Mayor Greg Fischer Mayor Greg Fischer

LOUISVILLE, KY (WAVE) - A committee formed to help implement anti-violence programs after violence in Metro Louisville still hasn't met.

Mayor Greg Fischer created the Safe Neighborhoods Advisory Committee, a 30-member group of community leaders, in October. Its mission is to help the mayor's Safe Neighborhoods director develop programs ranging from education to economic development.

But it still hasn't met, confirmed Metro Councilman David Tandy, a committee member, who wasn't sure if the group had a meeting scheduled.

"That's an unfair rap," Fischer said, when asked whether the committee needed to meet in order to be effective. "This is a very dynamic group."

Fischer's comments came after a violent Tuesday in the city, during which seven people were shot. Police had made two arrests in one of the cases, a quadruple shooting at 32nd Street and Virginia Avenue.
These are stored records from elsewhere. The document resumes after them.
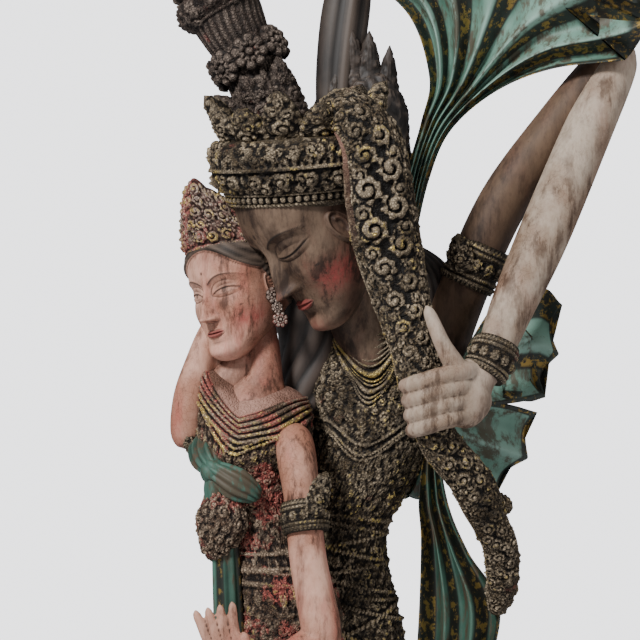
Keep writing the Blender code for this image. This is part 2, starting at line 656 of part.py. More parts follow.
def painted_wood():
    material = bpy.data.materials.new("painted_wood")
    material.use_nodes = True
    shader = material.node_tree.nodes["Principled BSDF"]
    shader.inputs["Base Color"].default_value = GREY_PAINTED_WOOD
    shader.inputs["Roughness"].default_value = 0.7
    shader.inputs["Metallic"].default_value = 0.0
    return material


clear_scene()
carve_prince_body()
carve_consort_body()
carve_head("prince_head", PRINCE_HEAD)
carve_head("consort_head", CONSORT_HEAD)
carve_prince_crown()
carve_consort_tiara()
carve_arms()
carve_sash()
carve_scarves()
carve_back_crest()
carve_feet()
carve_base()
group = fused("rama_and_sita_group", pieces)
group.data.materials.append(painted_wood())
collection = bpy.data.collections.new("rama_and_sita_statue")
bpy.context.scene.collection.children.link(collection)
bpy.context.scene.collection.objects.unlink(group)
collection.objects.link(group)
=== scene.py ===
"""A carved, painted and gilded wooden group: a prince bends over his consort, his raised hand
closed round a carved sash, green scarves flying behind him."""

import bpy
import numpy as np
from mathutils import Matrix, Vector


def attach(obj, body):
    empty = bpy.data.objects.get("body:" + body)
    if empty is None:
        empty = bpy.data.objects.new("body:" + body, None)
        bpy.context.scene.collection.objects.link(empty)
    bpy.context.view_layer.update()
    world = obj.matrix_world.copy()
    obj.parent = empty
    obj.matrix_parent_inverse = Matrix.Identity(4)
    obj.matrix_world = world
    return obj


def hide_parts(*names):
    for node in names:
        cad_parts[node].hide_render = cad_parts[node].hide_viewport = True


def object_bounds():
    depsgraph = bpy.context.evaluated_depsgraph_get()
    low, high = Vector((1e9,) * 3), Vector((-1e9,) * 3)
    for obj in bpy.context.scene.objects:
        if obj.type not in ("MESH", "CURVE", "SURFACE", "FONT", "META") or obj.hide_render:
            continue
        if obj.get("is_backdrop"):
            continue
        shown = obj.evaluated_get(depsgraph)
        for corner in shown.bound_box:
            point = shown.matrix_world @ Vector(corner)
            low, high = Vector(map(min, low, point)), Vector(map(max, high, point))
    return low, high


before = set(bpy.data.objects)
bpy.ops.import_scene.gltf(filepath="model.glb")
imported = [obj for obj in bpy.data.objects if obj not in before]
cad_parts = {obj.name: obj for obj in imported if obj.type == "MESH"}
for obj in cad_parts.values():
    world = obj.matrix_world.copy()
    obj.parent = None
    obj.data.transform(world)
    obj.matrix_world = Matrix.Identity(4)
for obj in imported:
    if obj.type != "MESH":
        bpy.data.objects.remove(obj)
cad_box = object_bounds()

# Base: a low oval of the same softwood block, its side cut into upright lotus petals.
# Stained dark brown, its edges taken back to the bare wood by wear and also painted paler as painted
# highlight, its hollows painted near black as painted shade. All points in this file are the carver's
# millimetres above the top of this base.
BLOCK = "rama_and_sita_group"
BASE_TOP = 46.0
BASE_LENGTH, BASE_DEPTH, PETALS = 324.0, 262.0, 18


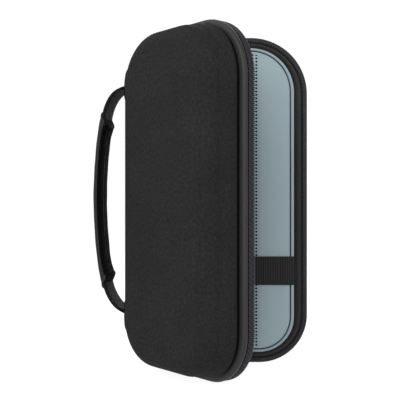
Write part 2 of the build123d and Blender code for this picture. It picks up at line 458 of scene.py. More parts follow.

The committee and Anthony Smith, the Safe Neighborhood Department's director, are tasked with implementing recommendations the mayor's Violence Prevention Task Force made in October 2012.

Fischer created the task force after three people died and three others were hurt in shootings on May 17, 2012, including one with Metro Police officers present.

Metro Police reorganized their department, creating the VIPER unit, which was nearby when the shooting happened Tuesday at 32nd and Virginia.

The task force disbanded after issuing its report. Smith, the only employee in his department, is to put the task force's ideas into effect.

"There isn't going to be any instant pudding with this, and if people think there is, then they're misguided," Fischer said, when asked how quickly the public should expect results.

Fischer said the city needed to make a "fundamental shift" in fighting crime, focusing on education, family, and programs to help find employment for recently incarcerated people. Louisville won't "arrest its way out of the problem," he said.

The Safe Neighborhood Department's progress report indicates murders are down in 2013 compared with the previous year, but that the number of shootings are up slightly. Police records show more than 180 people shot in Louisville every year since 2008.

Smith declined to be interviewed by WAVE 3 News on Wednesday, saying he didn't have time. He said he would provide an update on his work in the future.